The Riskalyze Report: Advisors dump bank stocks and gold

At the request of so many investment advisors, my friends at Riskalyze share the big trends in the assets going into and coming out of advisor portfolios every week. The underlying data is aggregated from hundreds of thousands of client accounts across the $120 billion and counting that advisors manage on the Riskalyze platform*. I hope we can uncover interesting trends for you each week…


September 6th -September 12th

Winners (advisor flows TO these investments increased substantially):
  1. First Trust Dorsey Wright Focus 5 (FV)
  2. iShares S&P U.S. Preferred Stock Index (PFF)
  3. Amazon (AMZN)

Losers (advisor flows FROM these investments increased substantially):

  1. Gold (GLD)
  2. Financials (XLF)
  3. Vanguard FTSE Developed Market (VEA)


Josh here – last week the Fed punted on raising rates due to market volatility. The market responded with a 300 point sell-off right in the Fed’s face. Riskalyze CIO Mike McDaniel notes that the decline in advisor holdings of both gold and financial stocks was noteworthy. “Advisor usage of GLD was down 11% week-over-week, despite GLD being up (approximately 3%) on the week. Use of financials dropped over 5% week-over-week despite XLF being up as well.
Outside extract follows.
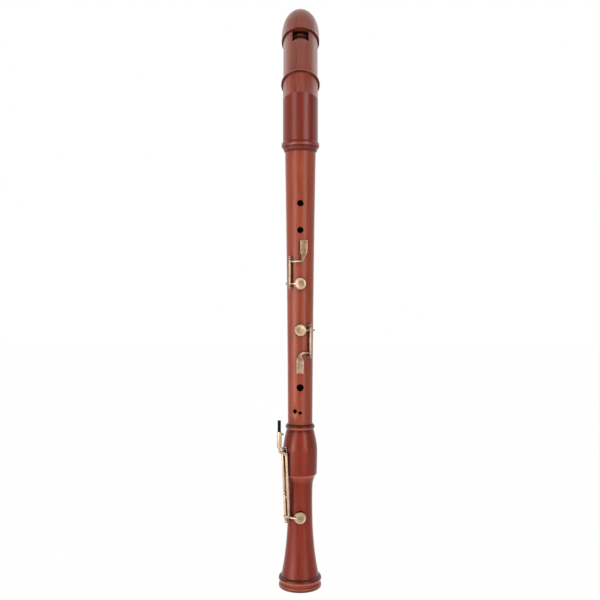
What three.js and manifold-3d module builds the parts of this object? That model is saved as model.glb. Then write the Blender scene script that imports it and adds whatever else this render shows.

Interesting to see PFF catch a bid. Preferreds have been a great alternative to corporate junk bonds in recent years as the asset class is almost predominantly made up of bank and financial securities. This means, you get the higher yield of junk bonds but almost none of the energy / industrial sector exposure. With rates on hold longer, it makes perfect sense to see advisors reach for preferreds again.

*(to state the obvious, Riskalyze does not share client sensitive data with me or use animals in testing).